フィドル等の楽器の基本的演奏法の習得に関してはyoutubeで無料で提供されているものが多いのでこれを利用しない手はありません。アイリッシュチューンの演奏動画も多数投稿されていますが、これは玉石混合なので、注意が必要です。動画は良質なものを選びましょう。設定で再生速度を変更することもできます。


10.On Line学習

まだ私自身は始めていないのですが、Online Academy of Irish Music(OAIM)によるOn-Line学習や自分が尊敬するプレイヤーのスカイプレッスンを受けるというのも非常に有効ではないかと思います. また現地で放送されている伝統音楽のラジオ番組がネットでも聞くことができるので、通勤時間とかお仕事の間の休憩時間に聴いてみてはいかがでしょうか。

 Clare fm  
         West Wind という伝統音楽のラジオ番組(1時間40分)の録音が毎日聞けます。

 RTE(Raidio Teilifis Eireann) Radio 1

   Ceili House  
     Banjo奏者のKieran Hnarahanが司会を務める伝統音楽のラジオ番組

   Rolling Wave 
           毎回ゲストを迎えて伝統音楽をたっぷり聴かせるラジオ番組

 TG4(RTEの傘下で Teilifís na Gaeilgeが運営するチャンネル)

      Geantrai  
    TG4のアイルランド伝統音楽の音楽プログラム

 Radio Kerry
      Trip to the Cottage 
      アコーディオン奏者 Danny O’Mahonyが編集する伝統音楽のラジオ番組



11.セッションに参加する

最後に、以上の手順で覚えた曲やセットをセッションで弾いてみてちゃんと皆と合わせて心地よく演奏できるか確認します。

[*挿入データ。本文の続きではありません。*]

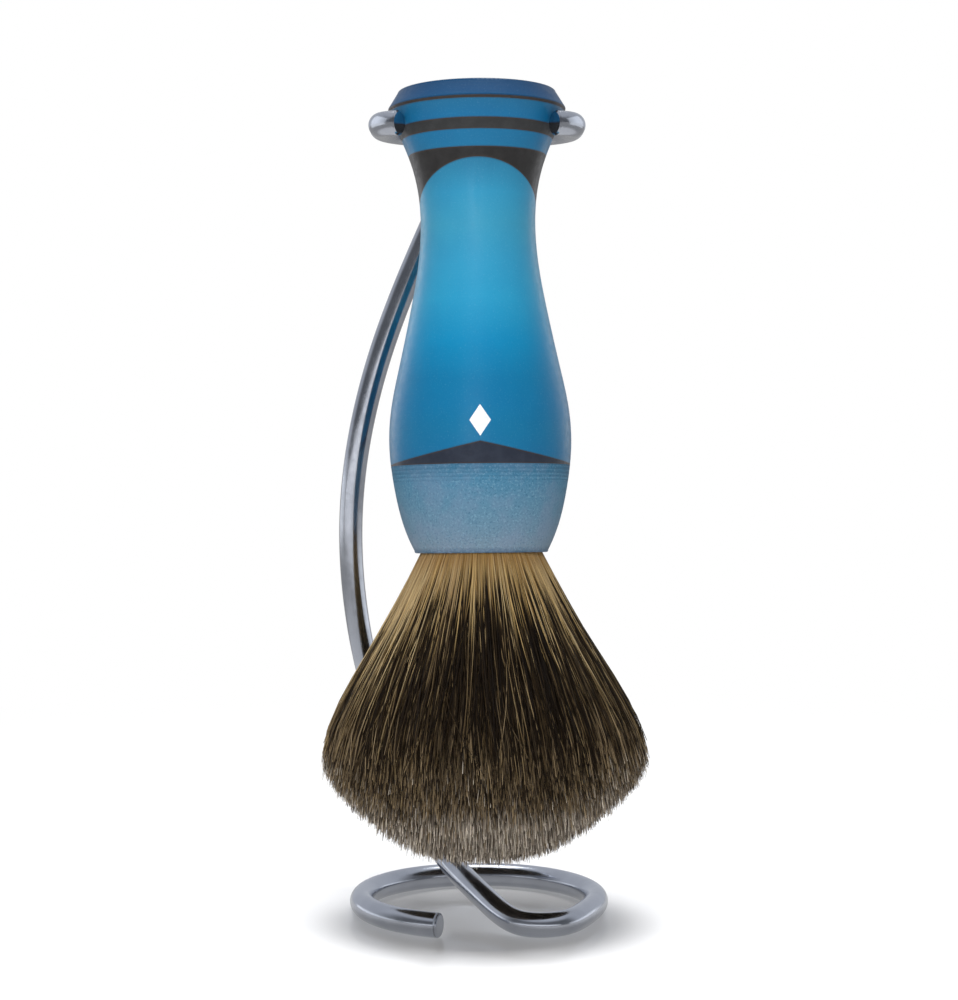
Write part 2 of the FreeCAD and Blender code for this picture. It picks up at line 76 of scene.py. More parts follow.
class Surface:
    """A material with a Principled shader, and short calls for its nodes."""

    def __init__(self, name, **constants):
        self.material = bpy.data.materials.new(name)
        self.material.use_nodes = True
        self.tree = self.material.node_tree
        self.tree.nodes.clear()
        self.out = self.tree.nodes.new("ShaderNodeOutputMaterial")
        self.bsdf = self.tree.nodes.new("ShaderNodeBsdfPrincipled")
        self.tree.links.new(self.bsdf.outputs["BSDF"], self.out.inputs["Surface"])
        for key, value in constants.items():
            self.bsdf.inputs[key.replace("_", " ")].default_value = value
        self._space = None

    def node(self, kind, **settings):
        n = self.tree.nodes.new(kind)
        for key, value in settings.items():
            setattr(n, key, value)
        return n

    def put(self, socket, value):
        if hasattr(value, "links") or isinstance(value, bpy.types.NodeSocket):
            self.tree.links.new(value, socket)
        else:
            socket.default_value = value

    def math(self, operation, a, b=None, c=None, clamp=False):
        n = self.node("ShaderNodeMath", operation=operation, use_clamp=clamp)
        for i, v in enumerate((a, b, c)):
            if v is not None:
                self.put(n.inputs[i], v)
        return n.outputs[0]

    def vector(self, operation, a, b):
        n = self.node("ShaderNodeVectorMath", operation=operation)
        self.put(n.inputs[0], a)
        self.put(n.inputs[1], b)
        return n.outputs["Value"] if operation in ("DOT_PRODUCT", "LENGTH") else n.outputs["Vector"]

    def mix(self, fac, a, b, blend="MIX"):
        n = self.node("ShaderNodeMix", data_type="RGBA", blend_type=blend)
        self.put(n.inputs["Factor"], fac)
        sockets = [s for s in n.inputs if s.type == "RGBA"]
        self.put(sockets[0], a)
        self.put(sockets[1], b)
        return [s for s in n.outputs if s.type == "RGBA"][0]

    def span(self, value, low, high, to_low=0.0, to_high=1.0, smooth=True):
        n = self.node("ShaderNodeMapRange", interpolation_type="SMOOTHSTEP" if smooth else "LINEAR")
        self.put(n.inputs["Value"], value)
        self.put(n.inputs["From Min"], low)
        self.put(n.inputs["From Max"], high)
        self.put(n.inputs["To Min"], to_low)
        self.put(n.inputs["To Max"], to_high)
        return n.outputs["Result"]

    def ramp(self, fac, stops, interpolation="EASE"):
        n = self.node("ShaderNodeValToRGB")
        n.color_ramp.interpolation = interpolation
        e = n.color_ramp.elements
        while len(e) > 1:
            e.remove(e[-1])
        e[0].position, e[0].color = stops[0]
        for position, color in stops[1:]:
            x = e.new(position)
            x.color = color
        self.put(n.inputs["Fac"], fac)
        return n.outputs["Color"]

    def noise(self, vector, scale, detail=2.0, roughness=0.5, kind="3D", w=None):
        n = self.node("ShaderNodeTexNoise", noise_dimensions=kind)
        if vector is not None:
            self.put(n.inputs["Vector"], vector)
        if w is not None:
            self.put(n.inputs["W"], w)
        n.inputs["Scale"].default_value = scale
        n.inputs["Detail"].default_value = detail
        n.inputs["Roughness"].default_value = roughness
        return n.outputs["Fac"]

    def voronoi(self, vector, scale, out="Distance", randomness=1.0):
        n = self.node("ShaderNodeTexVoronoi")
        self.put(n.inputs["Vector"], vector)
        n.inputs["Scale"].default_value = scale
        n.inputs["Randomness"].default_value = randomness
        return n.outputs[out]

    def scaled(self, vector, x, y, z):
        return self.vector("MULTIPLY", vector, (x, y, z))

    def space(self):
        """The object's place in the brush's frame in mm: (x, y, h) as a vector, and each of the three."""
        if self._space is None:
            place = self.node("ShaderNodeTexCoord").outputs["Object"]
            p = self.vector("SUBTRACT", place, tuple(PIVOT / 1000.0))
            x = self.vector("DOT_PRODUCT", p, tuple(SIDE * 1000.0))
            y = self.vector("DOT_PRODUCT", p, tuple(REAR * 1000.0))
            h = self.vector("DOT_PRODUCT", p, tuple(UP * 1000.0))
            c = self.node("ShaderNodeCombineXYZ")
            for i, v in enumerate((x, y, h)):
                self.put(c.inputs[i], v)
            self._space = (c.outputs[0], x, y, h)
        return self._space

    def place_mm(self):
        return self.scaled(self.node("ShaderNodeTexCoord").outputs["Object"], 1000.0, 1000.0, 1000.0)

    def bump(self, height, distance, strength=1.0, normal=None):
        n = self.node("ShaderNodeBump")
        n.inputs["Strength"].default_value = strength
        n.inputs["Distance"].default_value = distance
        self.put(n.inputs["Height"], height)
        if normal is not None:
            self.put(n.inputs["Normal"], normal)
        return n.outputs["Normal"]

    def set(self, name, value):
        self.put(self.bsdf.inputs[name], value)


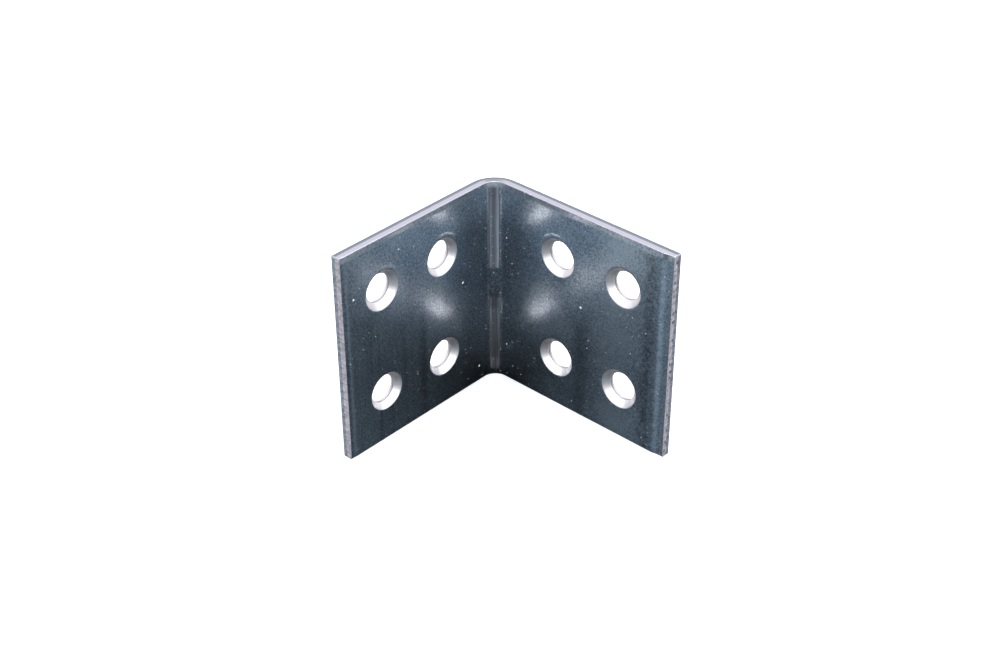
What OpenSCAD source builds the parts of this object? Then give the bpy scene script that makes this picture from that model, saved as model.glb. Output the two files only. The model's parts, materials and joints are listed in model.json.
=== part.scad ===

演奏を録音して客観的に聞いてみるとよいです。ほかの人の演奏と比べてみて自分に足りないものが何か考えて、それをまた練習します。このプロセスに終わりはありません。アイルランド伝統音楽の学習は一生続けることができるので飽きるということはありません。近くにセッションがなければ、練習会でもいいですから、地元で仲間を募って一緒に演奏をする場を設けましょう。そうやって日本中にアイルランドの伝統音楽を一緒に演奏できる仲間が一人でも増えることを祈っています。